There are two types of electric heat pump - ground source and air source.

Ground source heat pump

Ground source heat pumps use pipes that are buried underground to extract heat from the ground, which is then further heated and moved to the heating and hot water circuits of your property.

A mixture of water and antifreeze is circulated around a loop of pipe which is buried in your garden. Heat from the ground is absorbed into the fluid and then passes through a heat exchanger into the heat pump. Since the earth absorbs energy released from the sun, underground temperatures are constant. In the UK, the temperature of the earth a few metres below our feet remains at around 11°C.
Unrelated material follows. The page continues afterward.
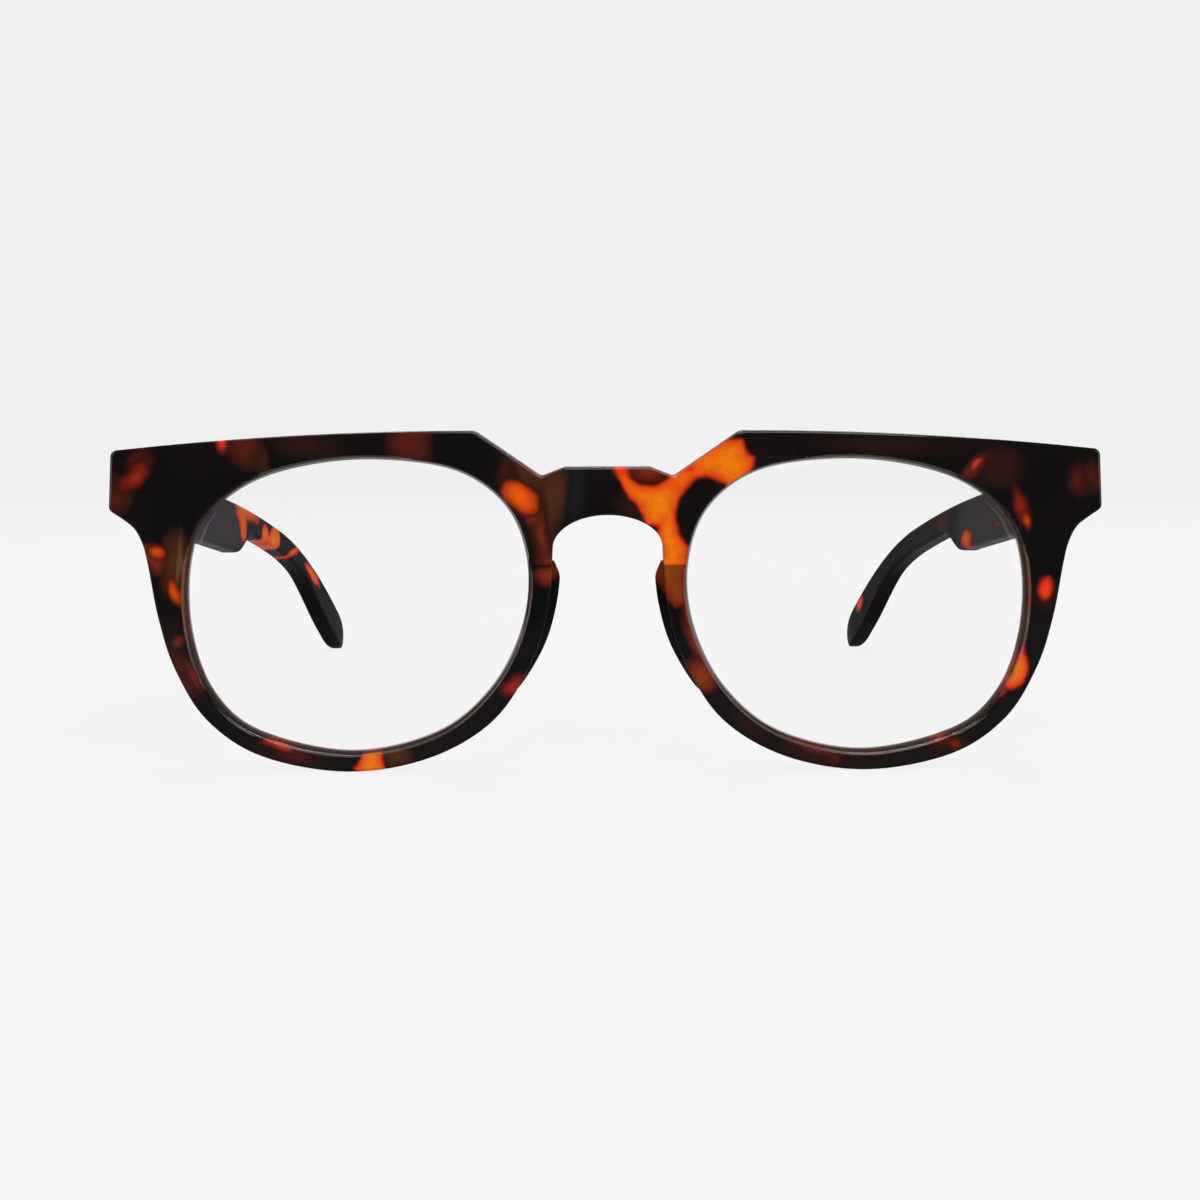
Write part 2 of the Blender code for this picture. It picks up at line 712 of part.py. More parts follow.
def wire_down(distance):
    """Return how far the core wire's middle lies below the top edge."""
    settled = temple_height(max(distance, BLOCK_LENGTH + NOTCH_RAMP)) / 2
    return WIRE_START_DEPTH + (settled - WIRE_START_DEPTH) * smoothstep(distance / WIRE_SETTLE)


def wire_sections(start, end, grow):
    """Return the cross-sections of the core wire, or of its channel where it is grown."""
    sections = []
    for index in range(WIRE_STATIONS + 1):
        distance = start + (end - start) * index / WIRE_STATIONS
        share = distance / TEMPLE_LENGTH
        middle = (TEMPLE_THICKNESS + (TIP_THICKNESS - TEMPLE_THICKNESS) * share) / 2
        down = wire_down(distance)
        half_height = WIRE_HEIGHT / 2 + grow
        half_width = WIRE_THICKNESS / 2 + grow
        corner = half_width * WIRE_CORNER_SHARE
        section = []
        for sign_down, sign_across in ((1, 1), (-1, 1), (-1, -1), (1, -1)):
            near = (sign_down * half_height, sign_across * (half_width - corner))
            far = (sign_down * (half_height - corner), sign_across * half_width)
            pair = (near, far) if sign_down * sign_across > 0 else (far, near)
            section += [temple_place(distance, down + a, middle + b) for a, b in pair]
        sections.append(section)
    return sections


def leaf_end_y():
    """Return the Y of the temple leaf's far end."""
    return HINGE_Y + TEMPLE_LEAF_LENGTH


def slope_fall(y):
    """Return how far the temple's slope has fallen between the hinge and a place y."""
    return max(y - HINGE_Y - KNUCKLE_RADIUS - SLOT_CLEARANCE, 0.0) * math.tan(TEMPLE_SLOPE)


def shear_to_slope(mesh):
    """Let what lies beyond the knuckles follow the temple's slope."""
    for vertex in mesh.verts:
        vertex.co.z -= slope_fall(vertex.co.y)


def temple_leaf_span():
    """Return the lowest and highest Z of the temple leaf at the knuckles."""
    low = HINGE_LOW + KNUCKLE_HEIGHT + KNUCKLE_GAP
    high = low + (KNUCKLE_COUNT - 2) * KNUCKLE_HEIGHT + (KNUCKLE_COUNT - 3) * KNUCKLE_GAP
    return low, high


def add_temple_anchor(mesh, grow):
    """Add the block at the far end of the temple leaf, grown for its well."""
    low, high = temple_leaf_span()
    middle = (low + high) / 2
    floor = TEMPLE_INNER_X + LEAF_THICKNESS / 2
    end = leaf_end_y() - SLOT_CLEARANCE
    add_box(mesh, (floor - LEAF_THICKNESS / 2, end - ANCHOR_WIDTH - grow, middle - ANCHOR_HEIGHT / 2 - grow),
            (floor + ANCHOR_REACH + grow, end + grow, middle + ANCHOR_HEIGHT / 2 + grow))


def wire_start():
    """Return the distance along the temple at which the core wire starts behind the leaf."""
    leaning = (WIRE_START_DEPTH + WIRE_HEIGHT / 2) * math.sin(TEMPLE_SLOPE)
    return (leaf_end_y() + SLOT_CLEARANCE - TEMPLE_FRONT_Y + leaning) / math.cos(TEMPLE_SLOPE)


def temple_cutters(side, origin):
    """Return the cutters for the leaf's pocket, the anchor's well and the wire's channel."""
    name = side_name(side)
    gap = HINGE_CLEARANCE
    low, high = temple_leaf_span()
    pocket = bmesh.new()
    add_box(pocket, (TEMPLE_INNER_X - CUT_OVERRUN, HINGE_Y + KNUCKLE_RADIUS - gap / 2, low - gap),
            (TEMPLE_INNER_X + LEAF_THICKNESS / 2 + gap, leaf_end_y() + gap, high + gap))
    shear_to_slope(pocket)
    well = bmesh.new()
    add_temple_anchor(well, gap)
    shear_to_slope(well)
    channel = bmesh.new()
    start = wire_start() - WIRE_CLEARANCE - CUT_OVERRUN
    loft_sections(channel, wire_sections(start, WIRE_END + WIRE_CLEARANCE, WIRE_CLEARANCE))
    return (make_cutter(pocket, f"temple_pocket_{name}", side, origin),
            make_cutter(well, f"anchor_well_{name}", side, origin),
            make_cutter(channel, f"wire_channel_{name}", side, origin))


def hinge_origin(side):
    """Return the lowest point of the hinge's axis on one side."""
    return Vector((side * HINGE_X, HINGE_Y, HINGE_LOW))


def make_temple(side, material):
    """Build one temple, from its butt face at the end piece to its rounded tip."""
    mesh = bmesh.new()
    loft_sections(mesh, [temple_section(distance) for distance in temple_distances()])
    origin = hinge_origin(side)
    temple = finish_mesh(mesh, f"temple_{side_name(side)}", material, side, origin)
    for cutter in temple_cutters(side, origin):
        add_boolean(temple, cutter, "DIFFERENCE")
    return temple


def make_core_wire(side, material):
    """Build the flat wire that stiffens a temple."""
    mesh = bmesh.new()
    loft_sections(mesh, wire_sections(wire_start(), WIRE_END, 0.0))
    return finish_mesh(mesh, f"core_wire_{side_name(side)}", material, side, hinge_origin(side))


def circle_points(radius, start, end, steps):
    """Return points on a circle about the hinge's axis, between two angles in degrees."""
    points = []
    for step in range(steps + 1):
        angle = math.radians(start + (end - start) * step / steps)
        points.append(Vector((HINGE_X + radius * math.cos(angle), HINGE_Y + radius * math.sin(angle))))
    return points


def extrude_profile(mesh, outline, low, high):
    """Add a prism on an (x, y) outline, with the hinge's bore through it."""
    bore = circle_points(BORE_RADIUS, 0, 360, KNUCKLE_SIDES)[:-1]
    rings = []
    for loop in (outline, bore):
        lower = [mesh.verts.new((p.x, p.y, low)) for p in loop]
        upper = [mesh.verts.new((p.x, p.y, high)) for p in loop]
        for index in range(len(loop)):
            following = (index + 1) % len(loop)
            mesh.faces.new((lower[index], lower[following], upper[following], upper[index]))
        rings.append((lower, upper))
    for end in (0, 1):
        edges = [edge for pair in rings for edge in ring_edges(mesh, pair[end])]
        bmesh.ops.triangle_fill(mesh, use_beauty=True, use_dissolve=False, edges=edges)


def knuckle_low(index):
    """Return the lowest Z of a knuckle, counted from below."""
    return HINGE_LOW + index * (KNUCKLE_HEIGHT + KNUCKLE_GAP)


def slot_cutter(indices, low, high, name, side, origin):
    """Return a cutter that clears the other leaf's knuckles out of a leaf."""
    mesh = bmesh.new()
    for index in indices:
        bottom = knuckle_low(index) - KNUCKLE_GAP
        top = knuckle_low(index) + KNUCKLE_HEIGHT + KNUCKLE_GAP
        add_box(mesh, (low[0], low[1], bottom), (high[0], high[1], top))
    return make_cutter(mesh, name, side, origin)


def make_front_hinge(side, material):
    """Build the hinge leaf in the front's land: a plate, three knuckles and an anchor."""
    top = LAND_DEPTH + LEAF_PROUD
    floor = top - LEAF_THICKNESS
    end_x = HINGE_X - FRONT_LEAF_LENGTH
    outline = [Vector((end_x, floor)), Vector((HINGE_X, floor))]
    outline += circle_points(KNUCKLE_RADIUS, -90, 180, KNUCKLE_SIDES * 3 // 4)
    outline += [Vector((HINGE_X - KNUCKLE_RADIUS, top)), Vector((end_x, top))]
    mesh = bmesh.new()
    extrude_profile(mesh, outline, HINGE_LOW, HINGE_LOW + HINGE_HEIGHT)
    name = side_name(side)
    leaf = finish_mesh(mesh, f"front_hinge_{name}", material, side)
    reach = KNUCKLE_RADIUS + SLOT_CLEARANCE
    slots = slot_cutter((1, 3), (HINGE_X - reach, floor - CUT_OVERRUN), (HINGE_X + reach, HINGE_Y + reach),
                        f"front_slots_{name}", side, None)
    add_boolean(leaf, slots, "DIFFERENCE")
    mesh = bmesh.new()
    add_front_anchor(mesh, 0.0)
    add_boolean(leaf, make_cutter(mesh, f"front_anchor_{name}", side), "UNION")
    return leaf


def make_temple_hinge(side, material):
    """Build the hinge leaf in the temple: a sloping plate, two knuckles and an anchor."""
    inner = TEMPLE_INNER_X + LEAF_THICKNESS / 2 - TEMPLE_LEAF_THICKNESS
    outer = TEMPLE_INNER_X + LEAF_THICKNESS / 2
    step = HINGE_Y + KNUCKLE_RADIUS + SLOT_CLEARANCE / 2
    touch = math.degrees(math.acos((inner - HINGE_X) / KNUCKLE_RADIUS))
    outline = [Vector((HINGE_X + KNUCKLE_RADIUS, step)), Vector((outer, step)),
               Vector((outer, leaf_end_y())), Vector((inner, leaf_end_y()))]
    outline += circle_points(KNUCKLE_RADIUS, touch, 360, KNUCKLE_SIDES - 2)
    low, high = temple_leaf_span()
    mesh = bmesh.new()
    extrude_profile(mesh, outline, low, high)
    shear_to_slope(mesh)
    name = side_name(side)
    origin = hinge_origin(side)
    leaf = finish_mesh(mesh, f"temple_hinge_{name}", material, side, origin)
    reach = KNUCKLE_RADIUS + SLOT_CLEARANCE
    slots = slot_cutter((2,), (HINGE_X - reach, HINGE_Y - reach), (outer + CUT_OVERRUN, HINGE_Y + reach),
                        f"temple_slots_{name}", side, origin)
    add_boolean(leaf, slots, "DIFFERENCE")
    mesh = bmesh.new()
    add_temple_anchor(mesh, 0.0)
    shear_to_slope(mesh)
    add_boolean(leaf, make_cutter(mesh, f"temple_anchor_{name}", side, origin), "UNION")
    return leaf


def make_screw(side, material):
    """Build the slotted screw on which one hinge turns."""
    seat = HINGE_LOW + HINGE_HEIGHT + KNUCKLE_GAP
    profile = ((0.0, HINGE_LOW), (SCREW_RADIUS, HINGE_LOW), (SCREW_RADIUS, seat), (SCREW_HEAD_RADIUS, seat),
               (SCREW_HEAD_RADIUS, seat + SCREW_HEAD_HEIGHT - SCREW_HEAD_DOME),
               (SCREW_HEAD_RADIUS - SCREW_HEAD_DOME, seat + SCREW_HEAD_HEIGHT),
               (0.0, seat + SCREW_HEAD_HEIGHT))
    mesh = bmesh.new()
    chain = [mesh.verts.new((HINGE_X + radius, HINGE_Y, z)) for radius, z in profile]
    edges = [mesh.edges.new(pair) for pair in zip(chain, chain[1:])]
    bmesh.ops.spin(mesh, geom=chain + edges, cent=(HINGE_X, HINGE_Y, 0.0), axis=(0.0, 0.0, 1.0),
                   angle=math.tau, steps=SCREW_SIDES, use_merge=True)
    bmesh.ops.remove_doubles(mesh, verts=mesh.verts[:], dist=MERGE_DISTANCE)
    name = side_name(side)
    screw = finish_mesh(mesh, f"hinge_screw_{name}", material, side)
    mesh = bmesh.new()
    top = seat + SCREW_HEAD_HEIGHT
    add_box(mesh, (HINGE_X - SCREW_HEAD_RADIUS - CUT_OVERRUN, HINGE_Y - SLOT_WIDTH / 2, top - SLOT_DEPTH),
            (HINGE_X + SCREW_HEAD_RADIUS + CUT_OVERRUN, HINGE_Y + SLOT_WIDTH / 2, top + CUT_OVERRUN))
    add_boolean(screw, make_cutter(mesh, f"screw_slot_{name}", side), "DIFFERENCE")
    return screw


def main():
    """Build every piece of the glasses."""
    clear_scene()
    materials = make_materials()
    make_front(materials["acetate"])
    for side in (1, -1):
        make_lens(side, materials["lens"])
        make_pad(side, materials["pad"])
        make_temple(side, materials["acetate"])
        make_core_wire(side, materials["steel"])
        make_front_hinge(side, materials["steel"])
        make_temple_hinge(side, materials["steel"])
        make_screw(side, materials["steel"])


main()
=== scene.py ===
"""Full-rim tortoiseshell reading glasses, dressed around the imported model.

The front, the lenses, the nose pads and the temples are made finer here and stand for their
plain solids. The hinge leaves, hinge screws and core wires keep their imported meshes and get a
metal finish. All lengths are in metres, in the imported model's own frame: +X towards the
wearer's left, +Y from the front back along the open temples, +Z up.
"""

import logging
import math
from dataclasses import dataclass, replace
from enum import Enum
from typing import Iterable, Sequence

import bmesh
import bpy
from mathutils import Matrix, Vector


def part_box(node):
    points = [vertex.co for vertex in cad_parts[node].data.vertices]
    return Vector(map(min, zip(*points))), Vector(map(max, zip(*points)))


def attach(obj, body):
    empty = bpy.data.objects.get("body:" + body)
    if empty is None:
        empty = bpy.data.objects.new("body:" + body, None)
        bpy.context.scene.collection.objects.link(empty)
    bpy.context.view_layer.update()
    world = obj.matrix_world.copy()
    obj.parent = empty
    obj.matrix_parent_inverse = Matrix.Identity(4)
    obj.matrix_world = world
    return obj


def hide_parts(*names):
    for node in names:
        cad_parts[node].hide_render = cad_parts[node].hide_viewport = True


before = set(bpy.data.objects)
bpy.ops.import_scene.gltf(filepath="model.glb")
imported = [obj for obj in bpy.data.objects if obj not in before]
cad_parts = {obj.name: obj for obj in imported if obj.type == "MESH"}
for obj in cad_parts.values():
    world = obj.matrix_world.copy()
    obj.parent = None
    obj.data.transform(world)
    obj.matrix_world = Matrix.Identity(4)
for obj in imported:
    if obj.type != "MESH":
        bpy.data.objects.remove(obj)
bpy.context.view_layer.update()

LOG = logging.getLogger("reading_glasses")
# The marks that say where the front's openings get their painted highlight and glow.
EDGE_MARK = "opening_edge"
WALL_MARK = "opening_wall"
IMAGE_SIZE = 1200
SENSOR_WIDTH = 36.0
MM = 0.001
FACE_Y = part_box("front_frame")[0].y  # the front's outer face, at its middle
PAD_LINE = 0.0295  # the height at which the nose pads start
TINY = 0.000004  # places closer than this are one place
CURVE_STEPS = 8  # steps between two knots of a curve
WALL_TILT = 0.3  # a face whose normal has less of Y than this is a wall
SHARP_EDGE = math.radians(60)  # an edge that turns more than this gets rounded
SHARP_SHADING = math.radians(40)  # an edge that turns more than this shows as an edge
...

The length of the pipe in the ground depends on the size of your property and the amount of heat you need. Longer loops can draw more heat from the ground, but need more space to be buried in. If space is limited, a vertical borehole can be drilled instead.

If you are considering installing a ground source heat pump you will need to seek advice on whether your property is suitable. You need to check if you have enough outdoor space to support the underground pipes and pump, and access for digging machinery.

Air source heat pump

Air source heat pumps look similar to air-conditioning units. They are less disruptive to install than ground source heat pumps and they are cheaper.

An air source heat pump extracts heat from the outside air in the same way that a fridge extracts heat from its inside. Heat from the air is absorbed at low temperature into a fluid. This fluid then passes through a compressor where its temperature is increased, and transfers its higher temperature heat to the heating and hot water circuits of your property.

An air source heat pump can get heat from the air even when the temperature is as low as -15°C.

Air source heat pumps are classified as either air-to-air or air-to-water depending on whether the heat distribution system in the building uses air or water. An air-to-water system distributes heat via your wet central heating system. An air-to-air system produces warm air which is circulated by fans to heat your property. It’s unlikely to provide you with hot water as well, but in the summer you can operate it in reverse and use it like an air-conditioning unit.